Extract, unchanged, every line from the top of the material below through the line with "BOOT_HEIGHT = 0.190", and no more.

┏━━

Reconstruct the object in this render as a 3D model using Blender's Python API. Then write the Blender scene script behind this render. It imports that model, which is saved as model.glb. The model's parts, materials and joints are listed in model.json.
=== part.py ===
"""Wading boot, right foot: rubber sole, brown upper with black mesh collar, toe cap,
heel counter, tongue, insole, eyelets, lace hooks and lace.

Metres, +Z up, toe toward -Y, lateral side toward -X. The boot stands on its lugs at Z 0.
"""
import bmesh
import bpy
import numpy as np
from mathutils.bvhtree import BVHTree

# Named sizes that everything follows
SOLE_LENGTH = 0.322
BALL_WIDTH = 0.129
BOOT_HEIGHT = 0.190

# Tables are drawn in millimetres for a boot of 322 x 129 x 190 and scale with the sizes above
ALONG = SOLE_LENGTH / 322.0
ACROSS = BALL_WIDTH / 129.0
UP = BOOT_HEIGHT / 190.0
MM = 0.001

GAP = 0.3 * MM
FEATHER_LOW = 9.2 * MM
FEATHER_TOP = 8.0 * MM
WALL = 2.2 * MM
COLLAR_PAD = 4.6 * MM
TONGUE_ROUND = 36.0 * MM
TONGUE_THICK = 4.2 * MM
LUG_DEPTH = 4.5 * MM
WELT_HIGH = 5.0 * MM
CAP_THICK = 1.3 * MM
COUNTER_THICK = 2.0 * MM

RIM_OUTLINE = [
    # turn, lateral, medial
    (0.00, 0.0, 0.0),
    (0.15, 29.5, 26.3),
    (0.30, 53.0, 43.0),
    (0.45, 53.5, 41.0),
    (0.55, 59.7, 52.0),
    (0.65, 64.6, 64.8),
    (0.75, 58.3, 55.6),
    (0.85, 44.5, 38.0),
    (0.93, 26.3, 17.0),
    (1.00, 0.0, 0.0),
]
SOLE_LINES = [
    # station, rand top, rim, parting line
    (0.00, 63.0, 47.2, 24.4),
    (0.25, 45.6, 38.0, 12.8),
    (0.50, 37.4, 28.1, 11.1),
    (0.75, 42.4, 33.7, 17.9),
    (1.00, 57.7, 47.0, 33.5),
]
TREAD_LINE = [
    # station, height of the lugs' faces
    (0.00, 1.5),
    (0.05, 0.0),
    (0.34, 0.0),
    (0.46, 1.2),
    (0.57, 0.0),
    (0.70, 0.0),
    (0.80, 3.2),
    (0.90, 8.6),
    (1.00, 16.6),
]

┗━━

CORRECT RESPONSE
Reconstruct the object in this render as a 3D model using Blender's Python API. Then write the Blender scene script behind this render. It imports that model, which is saved as model.glb. The model's parts, materials and joints are listed in model.json.
=== part.py ===
"""Wading boot, right foot: rubber sole, brown upper with black mesh collar, toe cap,
heel counter, tongue, insole, eyelets, lace hooks and lace.

Metres, +Z up, toe toward -Y, lateral side toward -X. The boot stands on its lugs at Z 0.
"""
import bmesh
import bpy
import numpy as np
from mathutils.bvhtree import BVHTree

# Named sizes that everything follows
SOLE_LENGTH = 0.322
BALL_WIDTH = 0.129
BOOT_HEIGHT = 0.190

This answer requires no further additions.